The American electorate split strongly along class lines in the 2020 election, as revealed by a Bloomberg News data chart that correlated campaign donors with their professions. …
This picture of an electorate split strongly between blue-collar and white-collar professions is as stark a division along class lines as any Marxist theorist could wish, except in this case, the disempowered proletariat of 74 million Trump voters is noticeably on the right, and the ruling class is just as conspicuously on the left. …
The real power struggle in America is between an elite class of professionals and their dependents, who mainly occupy the urban cores in Democratic “blue states,” and working-class people, especially in the American heartland, who Chronicles columnist Sam Francis described as “Middle Americans.” All other struggles are at best a distraction.

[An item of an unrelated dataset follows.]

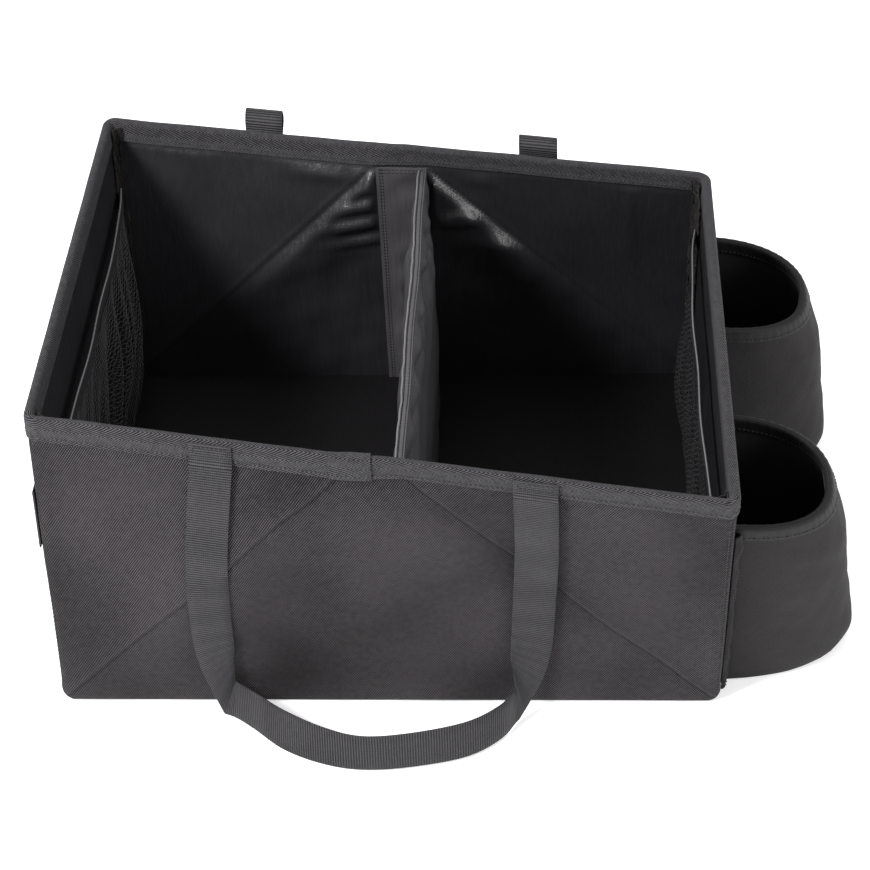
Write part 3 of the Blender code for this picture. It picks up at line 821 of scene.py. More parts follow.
def lining_relief(x, z, seed, wrinkled):
    """How far the lining of a long wall stands in from the boards."""
    across = crease_distance(x, z)
    relief = 0.0006 + 0.0003 * waves(x, z, 0.06, seed)
    relief += 0.0010 * bell(across - 0.0012, 0.0010)
    relief -= 0.0006 * bell(across + 0.0010, 0.0010)
    relief += 0.00022 * waves(x, 0.12 * z, 0.007, seed + 2) * ramp(z, 0.135, 0.178)
    if wrinkled:
        relief += back_folds(x, z)
        relief += 0.0012 * bell(x - 0.150, 0.006) * ramp(z, 0.09, 0.14)
        for pucker_x, wide, high in ((0.052, 0.012, 0.006), (-0.050, 0.022, 0.005)):
            relief += 0.0016 * bell(x - pucker_x, wide) * bell(z - 0.172, high)
    relief += 0.0004 * waves(x, z, 0.025, seed + 6) * ramp(-across, 0.0, 0.02)
    under_tape = 0.0001 + 0.009 * ramp(HEIGHT - RIM_DEPTH - 0.001 - z, 0, 0.014)
    beside_tab = 0.0022 + 0.0070 * ramp(np.maximum(TAB_LEFT - x, x - TAB_RIGHT), 0.0, 0.008)
    return np.clip(relief, -0.0001, np.minimum(under_tape, beside_tab))


def lining_long(side, name, step, wrinkled):
    xs, zs = crossed(even(GAP - FOLD_X, FOLD_X - GAP, step), even(WALL + GAP, LINING_TOP, step))
    y = side * (FOLD_Y - lining_relief(xs, zs, 51 + side, wrinkled))
    points = turned(places(xs, y, zs), side < 0)
    sewn(f"lining_{name}", points, SATIN, "lining", f"{name}_lining", thickness=LINING)


def lining_end(side, name):
    half = FOLD_Y - GAP
    ys, zs = crossed(even(-half, half, 0.003), even(WALL + GAP, LINING_TOP, 0.003))
    relief = 0.0002 + 0.0002 * waves(ys, zs, 0.06, 71 + side)
    relief += 0.0002 * waves(ys, 0.15 * zs, 0.010, 73 + side) * ramp(zs, 0.150, 0.180)
    points = turned(places(side * (FOLD_X - np.maximum(relief, 0)), ys, zs), side > 0)
    sewn(f"lining_{name}", points, SATIN, "lining", f"{name}_lining", thickness=LINING)


def lining_floor():
    half_x, half_y = FOLD_X - GAP, FOLD_Y - GAP
    xs, ys = crossed(even(-half_x, half_x, 0.005), even(-half_y, half_y, 0.005))
    edge = ramp(np.minimum(half_x - np.abs(xs), half_y - np.abs(ys)), 0, 0.02)
    zs = WALL + 0.0002 + 0.0006 * edge * (1 + waves(xs, ys, 0.09, 91)) / 2
    # Its satin is painted darker: painted shade on the box's floor.
    piece = skin("lining_floor", places(xs, ys, zs), SHADED_FLOOR_SATIN, LINING)
    on_bag(piece, "lining", "floor_lining")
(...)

The election of Donald Trump tore away once and for all the illusion that there is a legitimate “right” or “conservative” wing among our current managerial elite that cares about the interests of Middle Americans. The members of the managerial elite among the Republican Party, Fox News, The Federalist Society, and all other ostensibly conservative groups recoiled in horror at Trump’s election in 2016, which upended, however briefly, the power they held jointly with their counterparts on the political left.
Hence, when Trump challenged the results of the 2020 election, alleging fraud, very few of the “conservative” members of the managerial elite rose to his defense in either the political or the legal sphere. It was only after Trump’s base threatened to boycott the Georgia runoff election that this faux right was spurred to action, mounting a half-hearted attempt to support the president’s challenge of the 2020 election results. At press time, their support appears to be too little, too late.

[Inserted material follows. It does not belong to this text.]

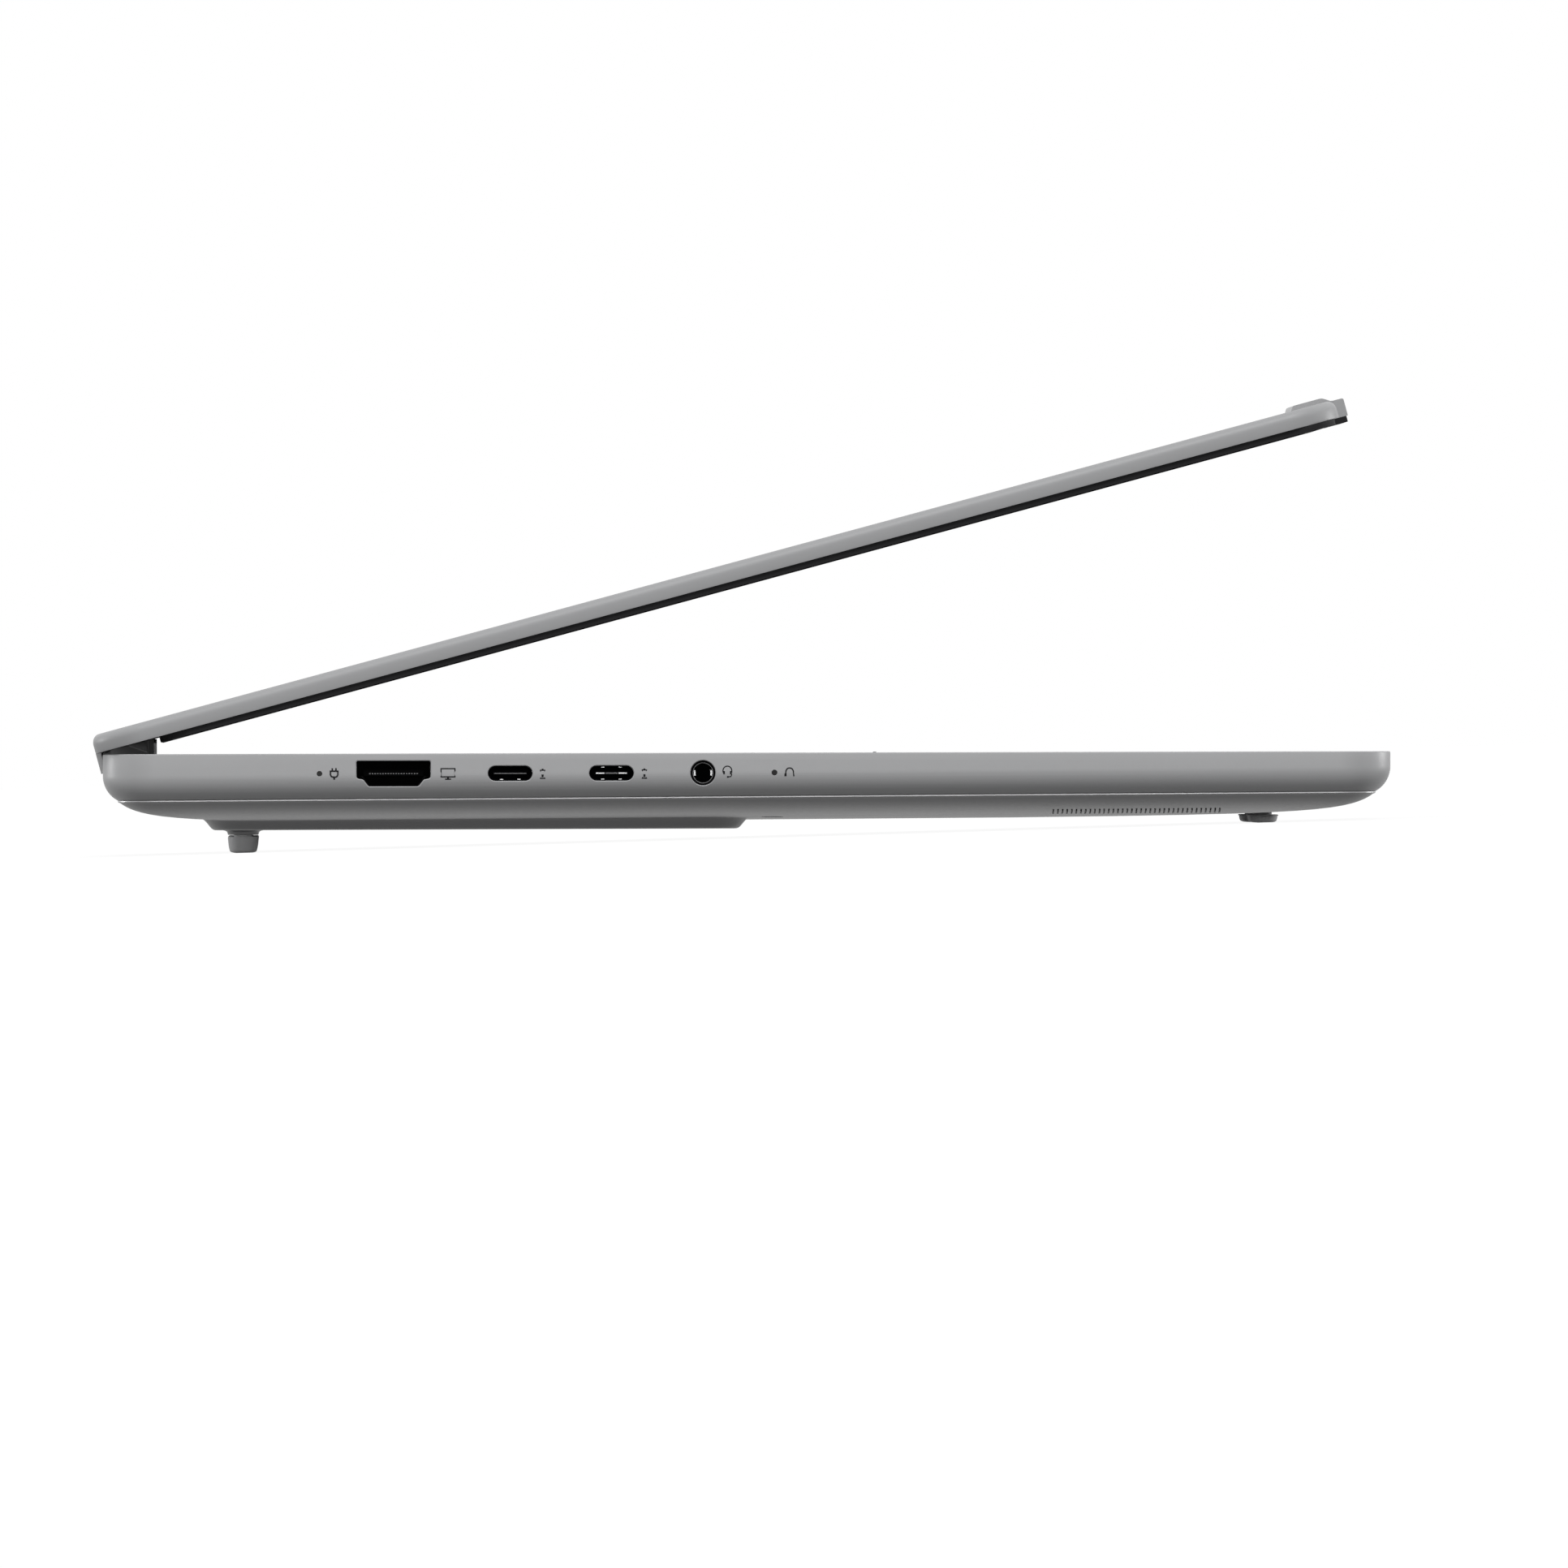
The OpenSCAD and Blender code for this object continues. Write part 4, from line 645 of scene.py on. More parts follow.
screws = {"headRadius": 2.0, "head": 0.8, "skin": 0.9, "shank": 5.0, "shankRadius": 0.9,
          "room": 1.1, "holeBelow": 2.0, "outer": 149.7, "inner": 30.0, "besidePad": 20.0,
          "rearRow": 16.4, "middle": 130.4, "frontRow": 13.0}
screwPlaces = []
for side in (-1, 1):
    screwPlaces += [(side * screws["outer"], rearY - screws["rearRow"]),
                    (side * screws["inner"], rearY - screws["rearRow"]),
                    (side * screws["outer"], rearY - screws["middle"]),
                    (side * screws["outer"], frontY + screws["frontRow"]),
                    (side * (pad["width"] / 2 + screws["besidePad"]), frontY + screws["frontRow"])]


def coverRing(t, inset, lift):
    drop = bellyDrop(t)
    return caseRing(seamIn + t + inset, -seamFront - drop + lift, -seamRear - drop + lift)


def humpUnder(y):
    # the platform's underside rises a little towards the front
    return -cover["humpLow"] + cover["humpRise"] * (rearY - y) / case["depth"]


def humpRing(out, blend):
    # blend 0 lies on the cover, 1 on the platform's underside
    middle = rearY - cover["humpRear"] - cover["humpDepth"] / 2
    ring = roundedRing(cover["humpWidth"] + 2 * out, cover["humpDepth"] + 2 * out,
                       cover["humpCorner"] + out, (0, middle, 0), cover["humpSteps"])
    return [(x, y, coverZ(x, y) * (1 - blend) + humpUnder(y) * blend) for x, y, z in ring]


def stadium(length, thick, y, z, steps=12):
    # round-ended outline that runs across the case
    ring = []
    for side in (1, -1):
        for i in range(steps + 1):
            a = radians(-90 + 180 * i / steps)
            ring.append((side * ((length - thick) / 2 + thick / 2 * cos(a)),
                         y + side * thick / 2 * sin(a), z))
    return ring


def stadiumAlong(length, thick, z, steps=6):
    # the same outline, running front to back
    return [(-y, x, z) for x, y, z in stadium(length, thick, 0, z, steps)]


def screwHoles():
    holes = []
    outline = roundOutline(screws["headRadius"] * screws["room"], 32)
    for x, y in screwPlaces:
        z = coverZ(x, y)
        holes.append(skin([[(x + px, y + py, h) for px, py in outline]
                           for h in (z - screws["holeBelow"], z + screws["skin"])]))
    return joined(*holes)


def ventCuts():
    middle = (cover["ventCount"] - 1) / 2
    places = [(side * cover["fanX"] + (i - middle) * cover["ventPitch"],
               rearY - cover["fanIn"] + row, -cover["humpLow"])
              for side in (-1, 1) for row in cover["ventRows"] for i in range(cover["ventCount"])]
    thick, length = cover["ventSize"]
    shape = skin([stadiumAlong(length, thick, z) for z in cover["ventCut"]])
    return repeatPiece("ventCuts", shape, places)


def slitCuts():
    # the sound slits, in a row along each side
    places = [(side * (halfWidth - cover["slitIn"]),
               frontY + cover["slitFrom"] + (i + 0.25) * cover["slitPitch"], cover["slitMid"])
              for side in (-1, 1) for i in range(cover["slitCount"])]
    x, y = cover["slitSize"][0] / 2, cover["slitSize"][1] / 2
    low, high = cover["slitCut"]
    return repeatPiece("slitCuts", boxShape((-x, -y, low), (x, y, high)), places)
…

Our faux right is used to playing a theatric oppositional role. They have long been the Washington Generals to the left’s Harlem Globetrotters — “beautiful losers,” in Francis’s phrase. The electoral battles are a distraction to the governmental managers — that cadre of the permanent bureaucracy that is called the Deep State — who are eager to drop the pretense of representative government and get back to managing their subjects.
And manage they do. This new class justifies its position by either magnifying existing threats to the public or inventing them out of whole cloth to keep up demand for their services. A whole slew of scientists, economists, social service workers, and bureaucrats are on hand to save us from the wretchedness of global warming, the calamities of COVID, the perils of white privilege, and the ruin of systemic racism. …

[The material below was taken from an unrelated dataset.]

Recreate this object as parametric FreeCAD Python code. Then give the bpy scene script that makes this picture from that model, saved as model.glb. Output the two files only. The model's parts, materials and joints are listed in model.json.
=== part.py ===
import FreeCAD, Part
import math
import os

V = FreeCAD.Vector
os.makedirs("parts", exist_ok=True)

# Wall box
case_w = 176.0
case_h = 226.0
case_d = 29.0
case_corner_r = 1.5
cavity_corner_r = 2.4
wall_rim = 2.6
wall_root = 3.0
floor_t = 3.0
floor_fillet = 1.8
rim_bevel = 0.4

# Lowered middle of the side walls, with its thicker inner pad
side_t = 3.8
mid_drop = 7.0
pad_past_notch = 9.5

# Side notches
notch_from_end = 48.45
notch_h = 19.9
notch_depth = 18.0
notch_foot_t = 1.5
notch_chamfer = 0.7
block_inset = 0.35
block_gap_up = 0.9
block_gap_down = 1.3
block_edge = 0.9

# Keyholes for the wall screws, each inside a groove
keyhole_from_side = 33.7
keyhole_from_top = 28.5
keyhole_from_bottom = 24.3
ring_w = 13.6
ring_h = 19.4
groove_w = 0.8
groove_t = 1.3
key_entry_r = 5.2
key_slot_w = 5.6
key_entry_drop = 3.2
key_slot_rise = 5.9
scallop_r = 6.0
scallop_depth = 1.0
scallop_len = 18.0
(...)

The genie of the managerial revolution is not likely to be put back in its bottle. Fortunately, however, the “woke” anti-white, anti-Christian, anti-American ideology that marks our managerial class is not a necessary feature of this revolution. It is there because the cultural right adopted a doctrine of laissez-faire, limited government, while the cultural left went on to seize the reins of power uncontested and to define the managerial elite’s woke ideology.
This fight is not over — because the real right has not yet begun to fight. If there is to be a single aim for a post-Trump right, it should be to contest the present managerial class’s cultural influence over our society. We must make our own march through the institutions of government and education. With the blessing of Providence, we may be able to expel the “woke” ideology that now divides the American people and to enshrine a new unifying creed: one nation, under God.